Mr. Moyers also looked at the tone of the times in the
general population as a result of the attacks on
September 11.
As a nation in shock, we acted emotionally and with
outrage, as can be expected. But, the result of that
outrage led us to a far too simplistic view of the
claims leading up to the war. It was a time that
required more of us as a nation than at any other time
since the attack on Pearl Harbor, Dec. 7, 1941, which
prompted out entry into World War II. In many ways, I
believe that we failed the test of those days.
Obviously, this will not be a popular position to take.

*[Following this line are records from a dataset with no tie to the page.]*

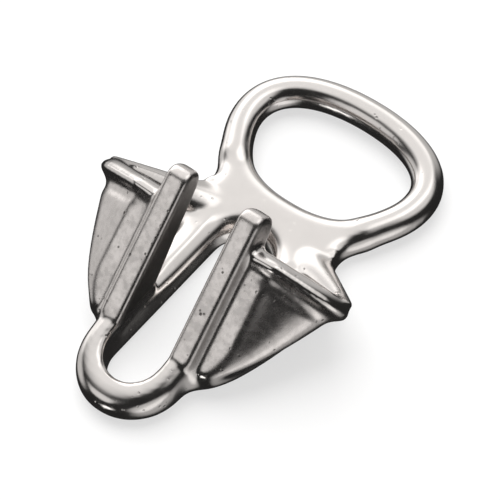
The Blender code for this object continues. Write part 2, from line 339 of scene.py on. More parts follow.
# A bell's arch: shelf, fold, flank and underside, mostly as shares of its fall and reach
BULGE_START = 1 * MM
FOLD_REACH = 0.7
FOLD_INSET = 0.6
SHELF_FALL = 0.2 * MM
FLANK_OUT, FLANK_FALL, FLANK_SWELL = 0.26, 0.30, 0.55
UNDER_TUCK, UNDER_OUT, UNDER_RISE = 0.4, 0.3, 0.3
BELL_OVERLAP = 2 * MM
BELL_SINK = 4 * MM
BELL_STATIONS = [0.02 + 0.66 * (i / 12) ** 1.2 for i in range(13)]

# The lip: heights over the bell and distances from the mouth, in millimetres; the spans below them run from the
# ramp (0) to the plate (1)
LIP_ROUND = 0.9 * MM
LIP_LAND = 4.8
LIP_DROP = 3.6
LIP_CURL = 1.3
LIP_CREST = 2.6
LIP_GROOVE = -1.5
LIP_GROOVE_AT = 9.2
LIP_END = 11.8
LIP_STATIONS = [0.4 * step for step in range(31, -1, -1)]
CREST_RISES, CREST_FALLS, CREST_LOSS = (0.02, 0.25), (0.8, 1), 0.6
GROOVE_RISES, GROOVE_FALLS = (0, 0.2), (0.62, 0.8)
KNOB_RISES, KNOB_FALLS, KNOB_SINK, KNOB_DROP = (0.5, 0.68), (0.8, 0.95), 0.2, 0.6

# A pocket: its stations, how it draws in before the mouth, and where the trough in the plate starts and runs out
POCKET_STATIONS = [0.28 + 0.72 * i / 12 for i in range(13)] + [1.05]
POCKET_DRAW, POCKET_DRAWS = 1.2 * MM, (0.8, 0.95)
TROUGH_STARTS, TROUGH_ENDS = (0.3, 0.7), (0.8, 1.03)
POCKET_OVERLAP = 3 * MM
POCKET_CLEARANCE = 0.05 * MM

# A web, the wall from a mouth's outer corner to the neck: its run, then its section from foot to toe
WEB_EASE = 2.2
WEB_OUT = 0.3 * MM
WEB_INSET = 1.8 * MM
WEB_NECK = 0.5 * MM
WEB_END = -0.6 * MM
WEB_SINK = 3 * MM
WEB_FOOT = 15 * MM
WEB_FOOT_SHIFT = 4 * MM
WEB_LEAN = 0.2 * MM
WEB_SIDES = (0.45, 0.5)
WEB_CROWN = 1.12
WEB_CREST = 0.8
WEB_SLOPE, WEB_SLOPE_RISE = 1.7, 0.85
WEB_TOE, WEB_TOE_RISE, WEB_TOE_SINK = 5 * MM, 0.12, 0.3 * MM

# The slot: draft, where its rounded edge grows to full, and the cutter's levels below and above the metal
SLOT_DRAFT = 0.9 * MM
ROUND_LEAST = 0.3
ROUND_GROWS = (-3 * MM, 12 * MM)
CUTTER_BELOW = -2 * MM
CUTTER_WIDE = (0.6 * MM, 1.1)
CUTTER_NARROW = 0.8 * MM
CUTTER_TOP = 30 * MM


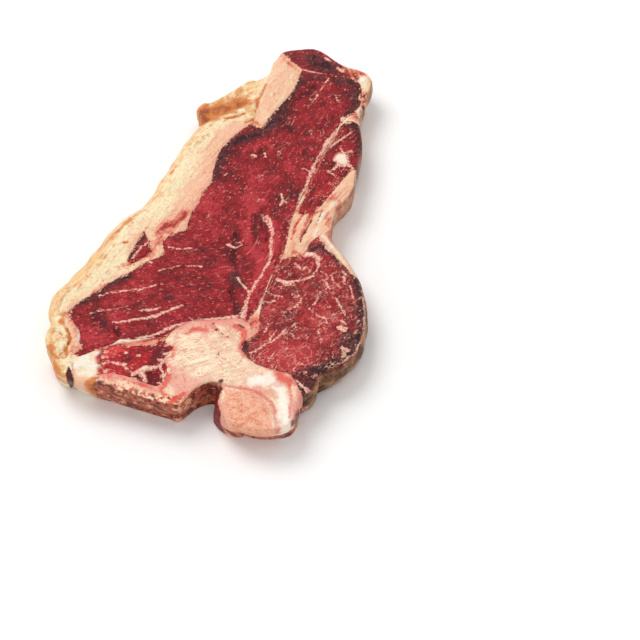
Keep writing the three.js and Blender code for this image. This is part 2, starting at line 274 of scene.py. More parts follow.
lean_rows = np.concatenate([outline_of(node, middle_height) for node in lean_nodes])
lean_inside = inside_field(lean_rows)
lean_field = distance_field(lean_rows) * np.where(lean_inside, 1, -1)
top_rows = {node: outline_of(node, top_height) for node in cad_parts}
top_inside = np.zeros_like(lean_inside)
for rows in top_rows.values():
    top_inside |= inside_field(rows)
rim_rows = []
for row in np.concatenate(list(top_rows.values())):
    middle = (row[:2] + row[2:]) / 2
    along = (row[2:] - row[:2]) / max(np.hypot(*(row[2:] - row[:2])), 1e-9)
    beside = np.array([middle + (along[1], -along[0]), middle - (along[1], -along[0])])
    i = np.round((beside[:, 0] - grid_x[0]) / grid_step).astype(int)
    j = np.round((beside[:, 1] - grid_y[0]) / grid_step).astype(int)
    if not top_inside[i, j].all():
        rim_rows.append(row)
rim_field = distance_field(rim_rows, 40) * np.where(top_inside, 1, -1)

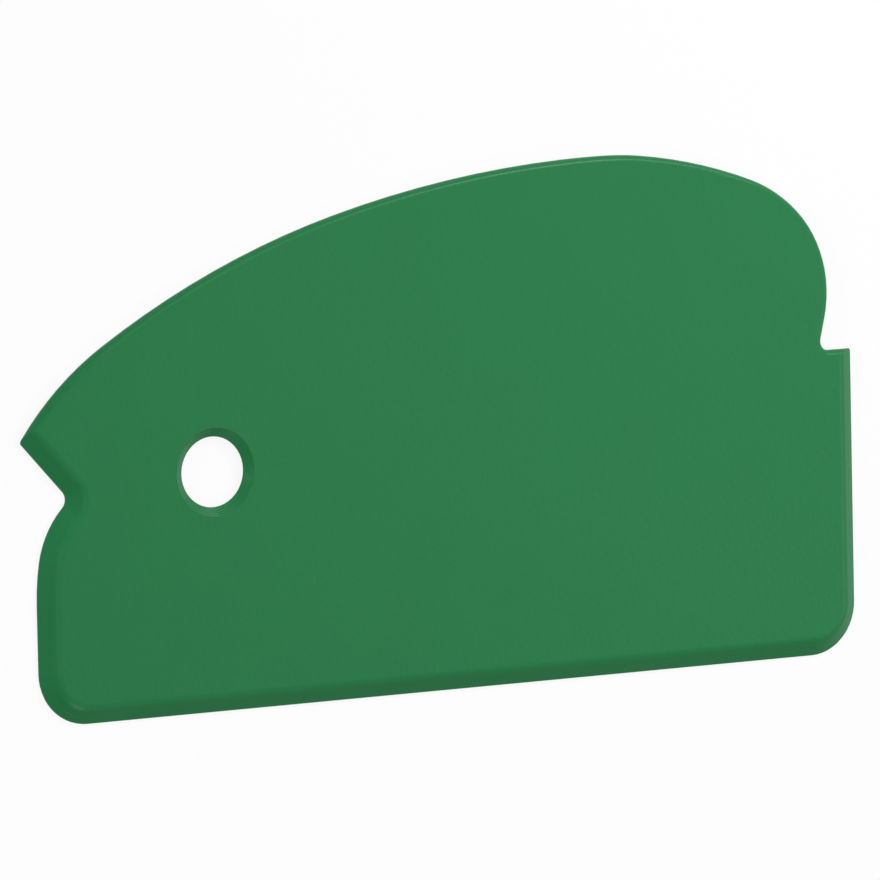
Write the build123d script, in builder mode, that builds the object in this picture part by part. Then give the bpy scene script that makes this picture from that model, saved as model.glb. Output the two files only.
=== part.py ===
from build123d import *
import os

# Pan scraper: one moulded plate, lying on its flat back with its bevelled face up (+Z).
# +X runs from the pointed nose to the straight side, +Y from the scraping edge to the hand edge.
# The origin is on the back, in the middle of the plate's length and width.

# Plate
length = 165.0
width = 89.9
thickness = 2.4
parting_land = 0.1         # the upright band at half thickness, on the hand edge and in the hole

# Heights of the outline's points above the scraping edge, as shares of the width
step_share = 0.5940        # the sharp corner at the top of the straight side
tip_share = 0.5383         # the sharp tip of the nose
shoulder_share = 0.2295    # where the left edge starts to curve in towards the notch

# Scraping side
corner_radius = 9.0
left_inset = 2.43          # the left edge stands in from the nose tip's reach
shoulder_radius = 41.7
shoulder_angle = 9.7
step_radius = 0.75

# Nose and the notch under it
tip_radius = 1.3
tip_loss_share = 0.3085    # of its radius, what the rounding takes off the sharp tip
notch_reach = 9.48         # from the sharp tip, along the length
notch_drop = 10.45         # and down
notch_radius = 1.95

# Hand edge: tangent arcs from the crown towards the nose, the last one closing at the tip
crown_inset = 50.01        # from the straight side
brow_radius = 189.8
brow_angle = 2.67
back_radius = 219.6
back_angle = 11.95
nape_radius = 166.0
nape_angle = 17.13

# Hand edge: tangent arcs from the crown towards the straight side, then the neck on the step
fore_radius = 61.0
fore_angle = 6.57
slope_radius = 95.7
slope_angle = 13.97
lobe_radius = 25.9
lobe_angle = 24.4
neck_inset = 5.86          # from the straight side to where the neck leaves the lobe
neck_height = 5.69
neck_radius = 1.7

# Section of the scraping edge
bevel_width = 2.8
bevel_land = 0.55          # what the bevel leaves of the wall at the scraping edge
ridge_radius = 2.4         # between the bevel and the face
back_round = 0.25          # on the back of the scraping edge

# Hanging hole, flared alike on both sides
hole_inset = 36.19         # from the nose tip's reach to the hole's axis
hole_height = 40.86
hole_radius = 6.0
flare_width = 1.55         # how far each flare spreads
flare_round = 0.2

overrun = 10.0             # how far the two cutting blanks reach past the plate

right = length / 2
bottom = -width / 2
crown = (right - crown_inset, width / 2)
tip = (-right - tip_loss_share * tip_radius, bottom + tip_share * width)
notch = (tip[0] + notch_reach, tip[1] - notch_drop)
left = -right + left_inset
step = bottom + step_share * width
shoulder_foot = (left, bottom + shoulder_share * width)
hole_centre = (-right + hole_inset, bottom + hole_height)
half_depth = (thickness - parting_land) / 2


def nearest(items, point):
    return items.sort_by_distance(point)[0]


# The edge held in the hand, from the sharp tip over the crown to the sharp corner of the step
with BuildLine() as hand_edge:
    brow = JernArc(start=crown, tangent=(-1, 0), radius=brow_radius, arc_size=brow_angle)
    back = JernArc(start=brow @ 1, tangent=brow % 1, radius=back_radius, arc_size=back_angle)
    nape = JernArc(start=back @ 1, tangent=back % 1, radius=nape_radius, arc_size=nape_angle)
    nose = TangentArc(nape @ 1, tip, tangent=nape % 1)
    fore = JernArc(start=crown, tangent=(1, 0), radius=fore_radius, arc_size=-fore_angle)
    slope = JernArc(start=fore @ 1, tangent=fore % 1, radius=slope_radius, arc_size=-slope_angle)
    lobe = JernArc(start=slope @ 1, tangent=slope % 1, radius=lobe_radius, arc_size=-lobe_angle)
    ear = TangentArc(lobe @ 1, (right - neck_inset, step + neck_height), tangent=lobe % 1)
    neck = PolarLine(ear @ 1, neck_height, direction=ear % 1, length_mode=LengthMode.VERTICAL)
    Line(neck @ 1, (right, step))
    fillet(nearest(hand_edge.vertices(), neck @ 1), neck_radius)

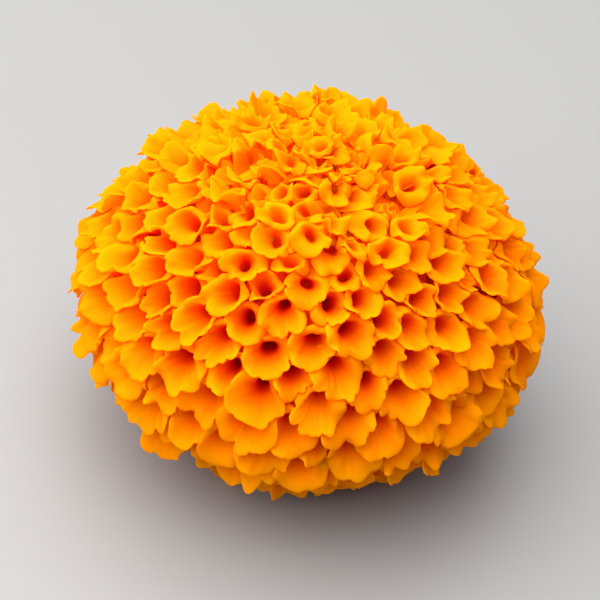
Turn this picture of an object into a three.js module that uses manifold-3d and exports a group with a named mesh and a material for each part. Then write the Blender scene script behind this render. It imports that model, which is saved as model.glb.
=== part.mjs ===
// A double African marigold, snapped off just under its calyx and set down face up.
// The flower is a ball of trumpet florets. They grow in golden angle spirals on a domed core,
// fan out from its heart, and the lowest lie pressed on the surface, so the ball rests on them.
// Underneath, in the hollow that the lowest florets leave, the green calyx holds the core's neck,
// and a short stub of the swollen stem runs down from it to the cut.
// Millimetres, +Z up. The origin is on the surface, under the middle of the flower.
import * as THREE from "three";
import { mergeVertices } from "three/addons/utils/BufferGeometryUtils.js";
import Module from "manifold-3d";

const wasm = await Module();
wasm.setup();

// Driving dimensions, in millimetres
const HEAD_RADIUS = 47.5;
const HEAD_HEIGHT = 67;
const HEART_HEIGHT = 26;
const CALYX_RADIUS = 11.6;
const CALYX_HEIGHT = 17;
const STEM_RADIUS = 3.1;
const STEM_TOP_RADIUS = 4.5;
const STEM_LENGTH = 6;
const CUT_HEIGHT = 1.5;
const FIT_GAP = 0.3;

const MOUTH_RADIUS = HEAD_RADIUS - 0.4;
const STEM_TOP = CUT_HEIGHT + STEM_LENGTH;
const CALYX_BASE = STEM_TOP + FIT_GAP;
const CALYX_RIM = CALYX_BASE + CALYX_HEIGHT;
const CALYX_WAIST = CALYX_BASE + 9.5;
const CALYX_FLOOR = CALYX_BASE + 5;
const GOLDEN_ANGLE = Math.PI * (3 - Math.sqrt(5));

// A repeatable random number from 0 to 1, one stream for the whole flower.
function randomStream(seed) {
  let state = seed;
  return () => {
    state = (Math.imul(state, 1664525) + 1013904223) >>> 0;
    return state / 4294967296;
  };
}
const random = randomStream(1753);
const jitter = (amount) => (random() * 2 - 1) * amount;

// Solids go to manifold-3d and back as plain position meshes.
function toSolid(geometry) {
  const bare = geometry.clone();
  bare.deleteAttribute("normal");
  bare.deleteAttribute("uv");
  const merged = mergeVertices(bare, 1e-4);
  return new wasm.Manifold(
    new wasm.Mesh({
      numProp: 3,
      vertProperties: merged.attributes.position.array,
      triVerts: new Uint32Array(merged.index.array),
    }),
  );
}

function toGeometry(solid) {
  const { vertProperties, triVerts } = solid.getMesh();
  const geometry = new THREE.BufferGeometry();
  geometry.setAttribute("position", new THREE.BufferAttribute(vertProperties, 3));
  geometry.setIndex(new THREE.BufferAttribute(triVerts, 1));
  geometry.computeVertexNormals();
  return geometry;
}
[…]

But, no country that has the freedoms and privileges
that we enjoy can easily blame this entire mess on the
President or his administration. The adage is that we
get the government we deserve. If that is the case, we
need to do some serious rethinking.
As a parent, I admonish my teenaged son to not let his
emotions rule his life. Such behavior quite often leads
to big problems. Yet, as a nation, with far more at
stake than just the life on one child, we let our
emotions cloud our ability to examine, to critically
think and to reason. The result is the hellish quagmire
in which we are embroiled.
Many protested, but the national dialogue was decidedly
not anti-war. When the message changed as delivered by
President Bush and his team, we took the news with
almost no sense of outrage. And, as the outcomes
promised have not been delivered, and have shown a
phenomenal lack of planning, we have taken too long to
develop the national level of anger with the president
we currently see.
If we are to enjoy the freedoms our nation’s founders
bequeathed us, we have a responsibility to be critical
thinkers such a society allows.
There is nothing to suggest that by engaging in critical
thinking we would not occasionally choose to go to war.
But, to go to war, kill innocent people as well as the
enemy, to say nothing of our own sons and daughters,
requires a great deal of us. It requires the utmost
clarity of purpose based on unimpeachable information.
To do less is to have relinquished the duties and
responsibilities that this hard-won freedom demands of
us all.
It would be too easy to blame the president or the
press. The data were available, but the exercise of our
minds was not done. We missed a chance to pursue a real
problem with intelligence and discernment.
Each of us must recognize it was far easier to descend
into jingoistic bluster, tuck our heads into our
shoulders and merrily believe we were on the right path.
They don’t hate us for our freedom. They hate us because
we refuse to think for ourselves. They hate us for our
gross oversimplification of the issues. They hate us for
our hammer-handed techniques of dealing with the world.
They hate us because we didn’t do our job.